Job
Copy out each line exactly as it appears.

Material supplied
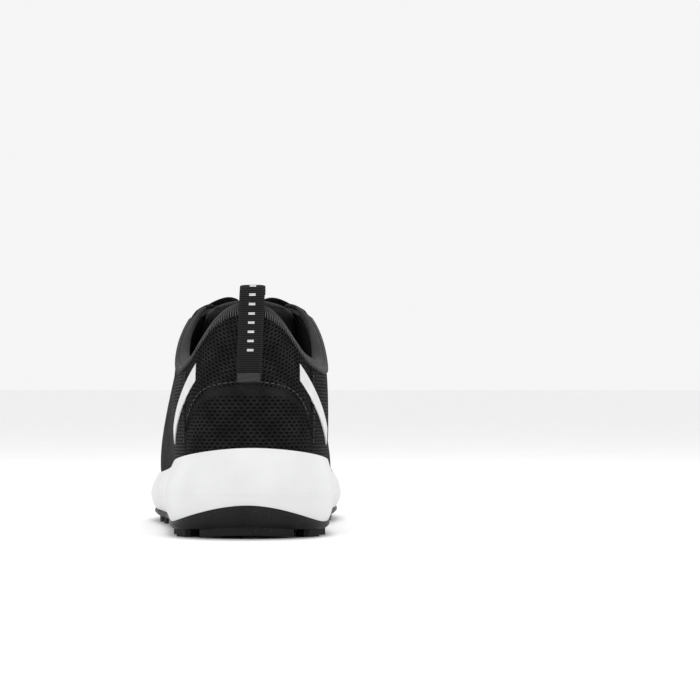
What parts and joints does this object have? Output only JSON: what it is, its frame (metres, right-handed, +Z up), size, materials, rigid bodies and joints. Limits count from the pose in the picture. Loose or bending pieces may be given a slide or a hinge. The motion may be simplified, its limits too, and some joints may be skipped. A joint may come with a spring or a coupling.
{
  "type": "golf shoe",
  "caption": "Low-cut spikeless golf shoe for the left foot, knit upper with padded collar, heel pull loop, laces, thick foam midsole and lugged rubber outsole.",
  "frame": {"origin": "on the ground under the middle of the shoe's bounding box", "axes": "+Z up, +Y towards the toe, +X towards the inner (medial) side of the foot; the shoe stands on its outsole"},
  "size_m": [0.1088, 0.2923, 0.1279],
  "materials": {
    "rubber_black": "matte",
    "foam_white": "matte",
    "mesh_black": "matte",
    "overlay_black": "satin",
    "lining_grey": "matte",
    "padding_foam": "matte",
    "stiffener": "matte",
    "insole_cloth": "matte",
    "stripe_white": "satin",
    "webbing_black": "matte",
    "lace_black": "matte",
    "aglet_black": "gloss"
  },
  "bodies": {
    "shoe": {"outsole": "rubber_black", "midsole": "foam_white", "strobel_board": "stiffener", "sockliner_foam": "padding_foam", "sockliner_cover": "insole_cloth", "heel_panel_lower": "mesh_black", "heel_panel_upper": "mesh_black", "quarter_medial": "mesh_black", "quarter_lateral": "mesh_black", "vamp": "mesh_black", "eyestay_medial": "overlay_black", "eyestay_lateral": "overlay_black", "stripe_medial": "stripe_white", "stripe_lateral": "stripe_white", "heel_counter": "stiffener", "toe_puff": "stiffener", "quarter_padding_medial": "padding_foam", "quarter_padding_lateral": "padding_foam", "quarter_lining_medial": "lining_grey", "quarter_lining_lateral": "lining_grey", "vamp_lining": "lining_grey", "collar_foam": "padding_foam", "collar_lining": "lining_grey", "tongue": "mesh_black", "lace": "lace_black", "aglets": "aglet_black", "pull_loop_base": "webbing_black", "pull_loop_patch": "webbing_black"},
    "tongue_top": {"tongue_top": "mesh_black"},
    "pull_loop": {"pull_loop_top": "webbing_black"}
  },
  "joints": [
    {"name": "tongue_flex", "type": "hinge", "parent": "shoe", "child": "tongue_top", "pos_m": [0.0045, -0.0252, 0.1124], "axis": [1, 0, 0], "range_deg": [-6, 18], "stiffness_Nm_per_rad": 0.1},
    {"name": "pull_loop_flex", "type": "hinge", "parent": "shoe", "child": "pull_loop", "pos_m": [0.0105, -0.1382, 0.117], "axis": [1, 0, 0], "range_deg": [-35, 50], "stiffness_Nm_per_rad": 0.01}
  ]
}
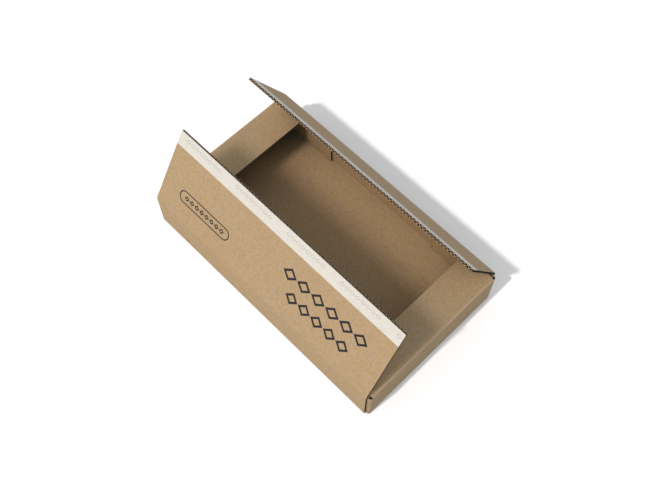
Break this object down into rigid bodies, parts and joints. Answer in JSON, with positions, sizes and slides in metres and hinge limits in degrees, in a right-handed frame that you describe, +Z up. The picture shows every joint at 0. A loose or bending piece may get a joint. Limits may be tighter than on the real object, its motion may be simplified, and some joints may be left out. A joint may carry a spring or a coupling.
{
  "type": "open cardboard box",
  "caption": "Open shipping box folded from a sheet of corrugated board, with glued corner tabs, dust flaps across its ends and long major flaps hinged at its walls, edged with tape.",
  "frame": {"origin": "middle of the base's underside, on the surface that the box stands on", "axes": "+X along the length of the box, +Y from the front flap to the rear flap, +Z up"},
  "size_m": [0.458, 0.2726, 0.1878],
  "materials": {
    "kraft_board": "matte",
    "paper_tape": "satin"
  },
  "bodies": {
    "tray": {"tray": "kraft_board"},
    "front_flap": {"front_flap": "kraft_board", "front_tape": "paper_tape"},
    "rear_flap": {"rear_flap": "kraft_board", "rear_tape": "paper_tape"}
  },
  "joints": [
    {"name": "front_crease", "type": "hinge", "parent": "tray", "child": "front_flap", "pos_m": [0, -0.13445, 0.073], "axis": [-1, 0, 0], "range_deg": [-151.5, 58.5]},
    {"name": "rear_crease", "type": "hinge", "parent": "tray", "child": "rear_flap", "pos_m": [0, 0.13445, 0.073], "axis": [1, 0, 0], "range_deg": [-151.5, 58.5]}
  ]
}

Task output
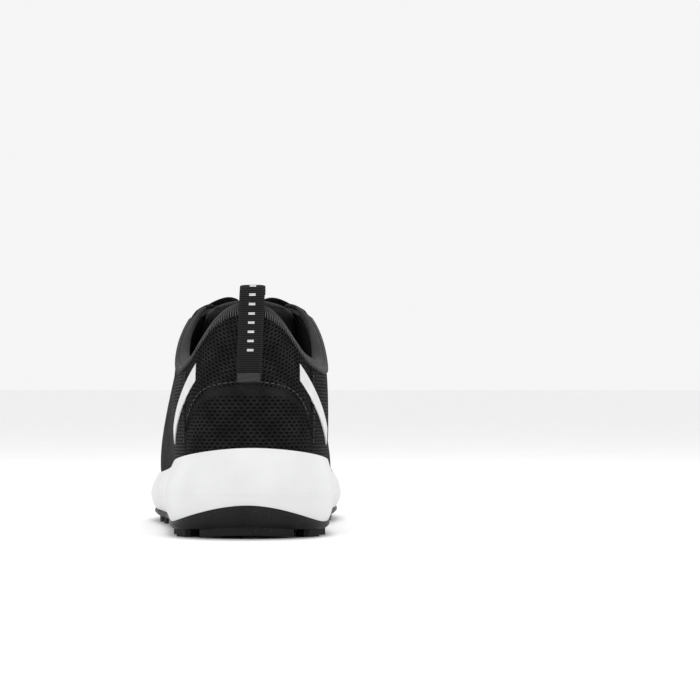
What parts and joints does this object have? Output only JSON: what it is, its frame (metres, right-handed, +Z up), size, materials, rigid bodies and joints. Limits count from the pose in the picture. Loose or bending pieces may be given a slide or a hinge. The motion may be simplified, its limits too, and some joints may be skipped. A joint may come with a spring or a coupling.
{
  "type": "golf shoe",
  "caption": "Low-cut spikeless golf shoe for the left foot, knit upper with padded collar, heel pull loop, laces, thick foam midsole and lugged rubber outsole.",
  "frame": {"origin": "on the ground under the middle of the shoe's bounding box", "axes": "+Z up, +Y towards the toe, +X towards the inner (medial) side of the foot; the shoe stands on its outsole"},
  "size_m": [0.1088, 0.2923, 0.1279],
  "materials": {
    "rubber_black": "matte",
    "foam_white": "matte",
    "mesh_black": "matte",
    "overlay_black": "satin",
    "lining_grey": "matte",
    "padding_foam": "matte",
    "stiffener": "matte",
    "insole_cloth": "matte",
    "stripe_white": "satin",
    "webbing_black": "matte",
    "lace_black": "matte",
    "aglet_black": "gloss"
  },
  "bodies": {
    "shoe": {"outsole": "rubber_black", "midsole": "foam_white", "strobel_board": "stiffener", "sockliner_foam": "padding_foam", "sockliner_cover": "insole_cloth", "heel_panel_lower": "mesh_black", "heel_panel_upper": "mesh_black", "quarter_medial": "mesh_black", "quarter_lateral": "mesh_black", "vamp": "mesh_black", "eyestay_medial": "overlay_black", "eyestay_lateral": "overlay_black", "stripe_medial": "stripe_white", "stripe_lateral": "stripe_white", "heel_counter": "stiffener", "toe_puff": "stiffener", "quarter_padding_medial": "padding_foam", "quarter_padding_lateral": "padding_foam", "quarter_lining_medial": "lining_grey", "quarter_lining_lateral": "lining_grey", "vamp_lining": "lining_grey", "collar_foam": "padding_foam", "collar_lining": "lining_grey", "tongue": "mesh_black", "lace": "lace_black", "aglets": "aglet_black", "pull_loop_base": "webbing_black", "pull_loop_patch": "webbing_black"},
    "tongue_top": {"tongue_top": "mesh_black"},
    "pull_loop": {"pull_loop_top": "webbing_black"}
  },
  "joints": [
    {"name": "tongue_flex", "type": "hinge", "parent": "shoe", "child": "tongue_top", "pos_m": [0.0045, -0.0252, 0.1124], "axis": [1, 0, 0], "range_deg": [-6, 18], "stiffness_Nm_per_rad": 0.1},
    {"name": "pull_loop_flex", "type": "hinge", "parent": "shoe", "child": "pull_loop", "pos_m": [0.0105, -0.1382, 0.117], "axis": [1, 0, 0], "range_deg": [-35, 50], "stiffness_Nm_per_rad": 0.01}
  ]
}
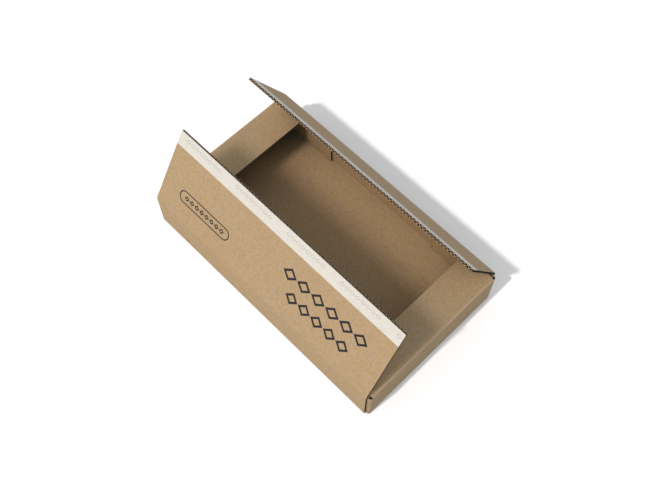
Break this object down into rigid bodies, parts and joints. Answer in JSON, with positions, sizes and slides in metres and hinge limits in degrees, in a right-handed frame that you describe, +Z up. The picture shows every joint at 0. A loose or bending piece may get a joint. Limits may be tighter than on the real object, its motion may be simplified, and some joints may be left out. A joint may carry a spring or a coupling.
{
  "type": "open cardboard box",
  "caption": "Open shipping box folded from a sheet of corrugated board, with glued corner tabs, dust flaps across its ends and long major flaps hinged at its walls, edged with tape.",
  "frame": {"origin": "middle of the base's underside, on the surface that the box stands on", "axes": "+X along the length of the box, +Y from the front flap to the rear flap, +Z up"},
  "size_m": [0.458, 0.2726, 0.1878],
  "materials": {
    "kraft_board": "matte",
    "paper_tape": "satin"
  },
  "bodies": {
    "tray": {"tray": "kraft_board"},
    "front_flap": {"front_flap": "kraft_board", "front_tape": "paper_tape"},
    "rear_flap": {"rear_flap": "kraft_board", "rear_tape": "paper_tape"}
  },
  "joints": [
    {"name": "front_crease", "type": "hinge", "parent": "tray", "child": "front_flap", "pos_m": [0, -0.13445, 0.073], "axis": [-1, 0, 0], "range_deg": [-151.5, 58.5]},
    {"name": "rear_crease", "type": "hinge", "parent": "tray", "child": "rear_flap", "pos_m": [0, 0.13445, 0.073], "axis": [1, 0, 0], "range_deg": [-151.5, 58.5]}
  ]
}